Identify each line below that contains the word "parts", and copy it out.

:: RAW RECORDS ::
=====

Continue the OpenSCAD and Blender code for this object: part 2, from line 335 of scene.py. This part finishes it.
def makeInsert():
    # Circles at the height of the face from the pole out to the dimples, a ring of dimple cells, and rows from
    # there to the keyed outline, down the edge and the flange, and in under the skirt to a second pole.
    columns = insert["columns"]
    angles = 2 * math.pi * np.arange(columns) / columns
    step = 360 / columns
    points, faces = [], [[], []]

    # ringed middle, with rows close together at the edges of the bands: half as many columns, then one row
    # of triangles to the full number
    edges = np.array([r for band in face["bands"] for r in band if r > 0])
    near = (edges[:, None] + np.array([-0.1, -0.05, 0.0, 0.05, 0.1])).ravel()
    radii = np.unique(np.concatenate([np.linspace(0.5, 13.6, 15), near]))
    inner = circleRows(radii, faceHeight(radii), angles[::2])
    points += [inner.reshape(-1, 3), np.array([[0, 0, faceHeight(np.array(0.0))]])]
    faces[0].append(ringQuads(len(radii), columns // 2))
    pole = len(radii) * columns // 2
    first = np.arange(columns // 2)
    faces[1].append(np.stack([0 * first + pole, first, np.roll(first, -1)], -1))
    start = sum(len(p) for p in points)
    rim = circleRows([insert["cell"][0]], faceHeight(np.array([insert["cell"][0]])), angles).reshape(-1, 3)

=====

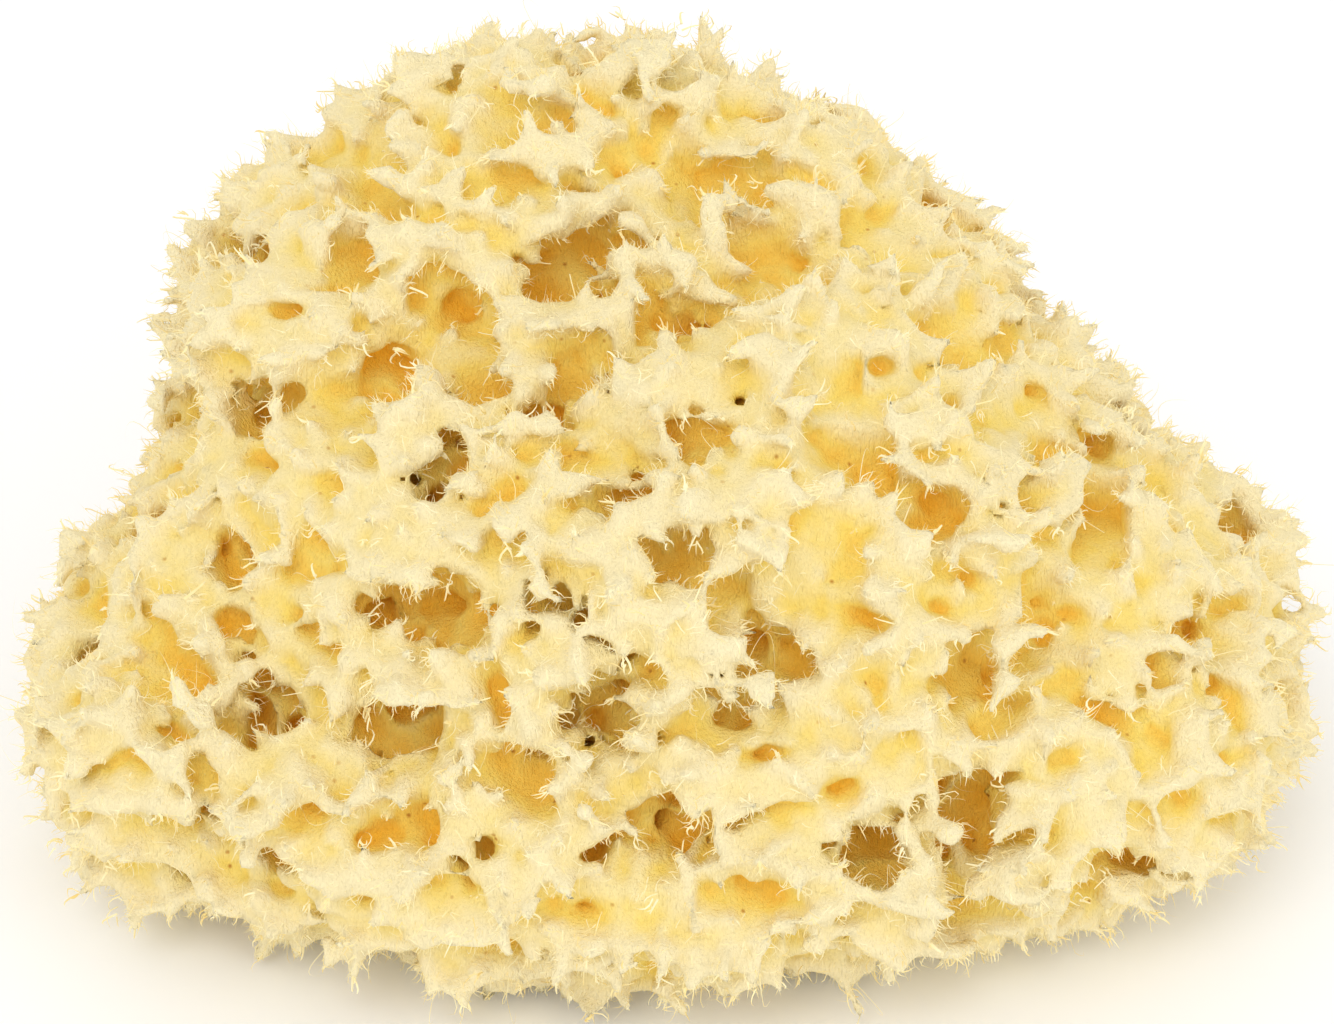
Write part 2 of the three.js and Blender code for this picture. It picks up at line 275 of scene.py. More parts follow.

=====

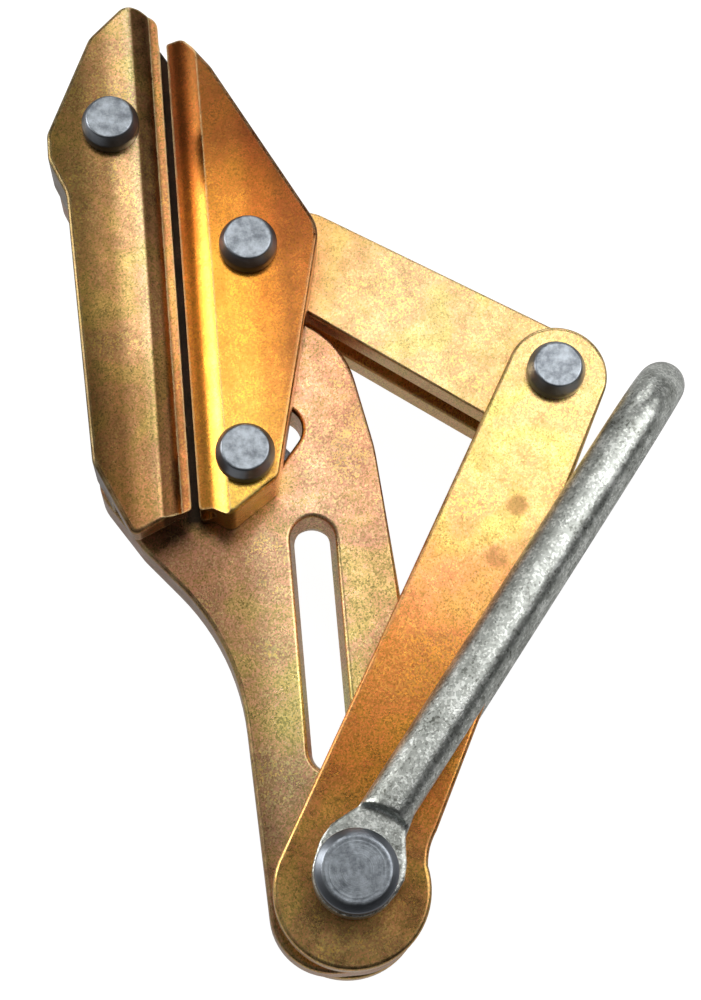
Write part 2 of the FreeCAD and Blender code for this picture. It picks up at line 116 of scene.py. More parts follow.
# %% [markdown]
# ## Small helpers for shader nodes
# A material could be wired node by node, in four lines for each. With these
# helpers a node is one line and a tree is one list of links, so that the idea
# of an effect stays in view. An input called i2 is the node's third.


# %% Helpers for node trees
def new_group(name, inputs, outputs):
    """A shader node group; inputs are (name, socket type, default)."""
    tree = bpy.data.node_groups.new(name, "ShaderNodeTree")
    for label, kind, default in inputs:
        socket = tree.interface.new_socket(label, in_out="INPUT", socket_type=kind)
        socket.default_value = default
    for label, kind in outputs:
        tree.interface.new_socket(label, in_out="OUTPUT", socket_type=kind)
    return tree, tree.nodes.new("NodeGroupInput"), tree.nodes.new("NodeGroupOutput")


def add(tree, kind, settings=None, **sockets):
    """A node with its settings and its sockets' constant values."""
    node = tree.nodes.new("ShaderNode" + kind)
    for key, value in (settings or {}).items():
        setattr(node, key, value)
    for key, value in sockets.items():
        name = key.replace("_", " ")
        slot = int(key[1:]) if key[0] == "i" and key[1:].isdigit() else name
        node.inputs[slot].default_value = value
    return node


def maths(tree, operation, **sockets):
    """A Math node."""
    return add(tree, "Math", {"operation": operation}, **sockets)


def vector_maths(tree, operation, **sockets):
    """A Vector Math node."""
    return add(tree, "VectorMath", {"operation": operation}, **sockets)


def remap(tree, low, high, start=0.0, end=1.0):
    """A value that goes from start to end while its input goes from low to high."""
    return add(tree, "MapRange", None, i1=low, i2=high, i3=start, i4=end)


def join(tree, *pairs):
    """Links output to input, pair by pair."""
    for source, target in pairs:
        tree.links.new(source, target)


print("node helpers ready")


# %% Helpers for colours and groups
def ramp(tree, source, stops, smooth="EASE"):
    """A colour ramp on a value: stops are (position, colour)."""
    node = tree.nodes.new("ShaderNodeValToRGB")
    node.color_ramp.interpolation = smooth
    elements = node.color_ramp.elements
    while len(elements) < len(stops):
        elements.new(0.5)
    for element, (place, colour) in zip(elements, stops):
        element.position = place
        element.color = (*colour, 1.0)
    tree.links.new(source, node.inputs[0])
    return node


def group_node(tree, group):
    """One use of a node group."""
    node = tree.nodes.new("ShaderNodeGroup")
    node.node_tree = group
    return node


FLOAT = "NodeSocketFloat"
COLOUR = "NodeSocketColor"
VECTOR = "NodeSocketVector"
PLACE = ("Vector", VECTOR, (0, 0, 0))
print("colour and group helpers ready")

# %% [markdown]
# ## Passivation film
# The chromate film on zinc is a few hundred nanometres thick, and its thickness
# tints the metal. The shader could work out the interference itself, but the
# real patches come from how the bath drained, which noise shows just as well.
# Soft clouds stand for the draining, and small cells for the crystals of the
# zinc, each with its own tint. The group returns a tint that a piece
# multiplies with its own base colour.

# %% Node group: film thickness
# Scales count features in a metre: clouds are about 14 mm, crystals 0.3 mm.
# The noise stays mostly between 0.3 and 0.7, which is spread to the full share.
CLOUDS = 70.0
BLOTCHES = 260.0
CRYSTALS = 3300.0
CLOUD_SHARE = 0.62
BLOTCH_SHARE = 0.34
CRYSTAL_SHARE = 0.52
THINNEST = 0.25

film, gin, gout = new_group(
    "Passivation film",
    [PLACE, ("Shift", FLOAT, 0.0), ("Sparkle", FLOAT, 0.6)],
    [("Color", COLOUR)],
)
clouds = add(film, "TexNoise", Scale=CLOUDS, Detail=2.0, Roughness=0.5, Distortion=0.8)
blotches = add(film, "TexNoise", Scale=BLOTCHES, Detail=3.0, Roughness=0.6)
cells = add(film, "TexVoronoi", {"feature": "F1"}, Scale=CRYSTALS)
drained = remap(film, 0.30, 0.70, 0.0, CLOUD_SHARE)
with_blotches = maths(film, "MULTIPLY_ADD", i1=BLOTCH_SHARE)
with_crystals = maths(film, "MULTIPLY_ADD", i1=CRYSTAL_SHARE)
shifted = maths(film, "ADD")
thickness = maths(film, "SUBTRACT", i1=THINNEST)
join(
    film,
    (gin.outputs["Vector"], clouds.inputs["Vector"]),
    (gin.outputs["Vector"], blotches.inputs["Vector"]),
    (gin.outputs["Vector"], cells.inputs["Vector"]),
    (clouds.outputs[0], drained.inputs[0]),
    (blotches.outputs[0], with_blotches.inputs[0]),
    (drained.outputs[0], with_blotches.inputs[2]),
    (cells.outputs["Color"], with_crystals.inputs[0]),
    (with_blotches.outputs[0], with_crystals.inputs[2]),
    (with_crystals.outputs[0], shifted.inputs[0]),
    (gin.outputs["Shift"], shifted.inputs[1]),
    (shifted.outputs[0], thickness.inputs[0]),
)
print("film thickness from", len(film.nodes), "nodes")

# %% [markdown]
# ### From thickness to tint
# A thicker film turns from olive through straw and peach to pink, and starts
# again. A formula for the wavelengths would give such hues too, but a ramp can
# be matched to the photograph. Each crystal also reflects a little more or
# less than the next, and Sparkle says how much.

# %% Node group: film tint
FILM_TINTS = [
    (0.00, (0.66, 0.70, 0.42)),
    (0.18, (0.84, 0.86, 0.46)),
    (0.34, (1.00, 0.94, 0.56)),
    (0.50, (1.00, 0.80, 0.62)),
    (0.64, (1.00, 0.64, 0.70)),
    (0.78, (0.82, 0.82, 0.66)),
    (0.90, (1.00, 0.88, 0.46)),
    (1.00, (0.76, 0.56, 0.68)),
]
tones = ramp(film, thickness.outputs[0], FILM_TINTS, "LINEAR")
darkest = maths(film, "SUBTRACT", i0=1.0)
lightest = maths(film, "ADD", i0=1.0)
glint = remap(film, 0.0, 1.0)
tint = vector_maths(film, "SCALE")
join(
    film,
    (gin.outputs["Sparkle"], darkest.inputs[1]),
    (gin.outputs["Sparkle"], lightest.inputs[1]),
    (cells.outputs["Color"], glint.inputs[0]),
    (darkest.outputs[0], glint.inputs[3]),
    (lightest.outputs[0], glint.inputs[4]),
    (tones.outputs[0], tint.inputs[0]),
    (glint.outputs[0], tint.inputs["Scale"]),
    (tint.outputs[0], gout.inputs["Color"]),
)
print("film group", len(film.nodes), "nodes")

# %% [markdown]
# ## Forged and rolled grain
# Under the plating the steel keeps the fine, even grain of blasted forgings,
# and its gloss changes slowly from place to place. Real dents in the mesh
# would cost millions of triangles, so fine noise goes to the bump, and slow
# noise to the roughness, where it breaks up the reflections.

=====

:: EXERCISE OUTPUT ::
Write part 2 of the three.js and Blender code for this picture. It picks up at line 275 of scene.py. More parts follow.
Write part 2 of the FreeCAD and Blender code for this picture. It picks up at line 116 of scene.py. More parts follow.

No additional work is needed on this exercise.